* **Directions for this task**: Scan the material that follows. Copy every line containing the word "frame".
-------- Material --------
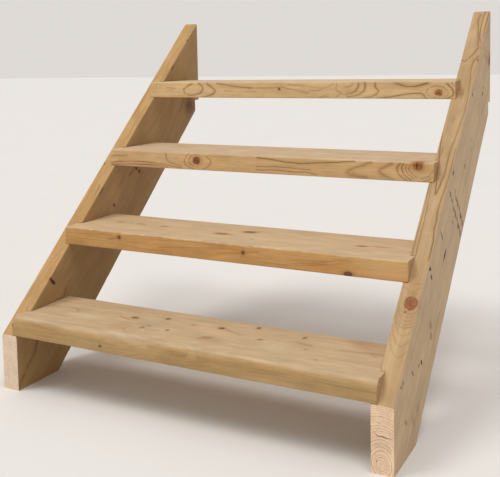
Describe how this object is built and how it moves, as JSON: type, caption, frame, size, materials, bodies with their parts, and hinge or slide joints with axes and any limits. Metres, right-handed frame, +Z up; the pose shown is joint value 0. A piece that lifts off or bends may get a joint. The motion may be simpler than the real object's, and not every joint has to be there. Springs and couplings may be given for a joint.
{
  "type": "mounting block steps",
  "caption": "Open flight of timber mounting steps: level treads housed and screwed between two sloping stringers, cut plumb at the top to stand against a wall or deck.",
  "frame": {"origin": "on the ground, at the middle of the flight's overall width and depth", "axes": "+X to the right of a person climbing, +Y the way they climb, towards the wall, +Z up"},
  "size_m": [0.966, 0.8506, 0.89],
  "materials": {
    "stringer_timber": "planed softwood, unfinished, pale tan with orange-brown grain lines and red-brown knots",
    "tread_1_timber": "planed softwood, unfinished, olive tan, with a worn rounded nose",
    "tread_2_timber": "planed softwood, unfinished, warm orange tan",
    "tread_3_timber": "planed softwood, unfinished, with a large red-brown knot on its front edge",
    "tread_4_timber": "planed softwood, unfinished, with bold oval grain on its front edge",
    "screw_steel": "yellow-passivated zinc on steel, dulled, sunk below the timber's face"
  },
  "bodies": {
    "root": {"stringer_left": "stringer_timber", "stringer_right": "stringer_timber", "tread_1": "tread_1_timber", "tread_2": "tread_2_timber", "tread_3": "tread_3_timber", "tread_4": "tread_4_timber", "screws_1_left": "screw_steel", "screws_2_left": "screw_steel", "screws_3_left": "screw_steel", "screws_4_left": "screw_steel", "screws_1_right": "screw_steel", "screws_2_right": "screw_steel", "screws_3_right": "screw_steel", "screws_4_right": "screw_steel"}
  },
  "joints": []
}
--------
* **Output for this exercise**:
Describe how this object is built and how it moves, as JSON: type, caption, frame, size, materials, bodies with their parts, and hinge or slide joints with axes and any limits. Metres, right-handed frame, +Z up; the pose shown is joint value 0. A piece that lifts off or bends may get a joint. The motion may be simpler than the real object's, and not every joint has to be there. Springs and couplings may be given for a joint.
  "frame": {"origin": "on the ground, at the middle of the flight's overall width and depth", "axes": "+X to the right of a person climbing, +Y the way they climb, towards the wall, +Z up"},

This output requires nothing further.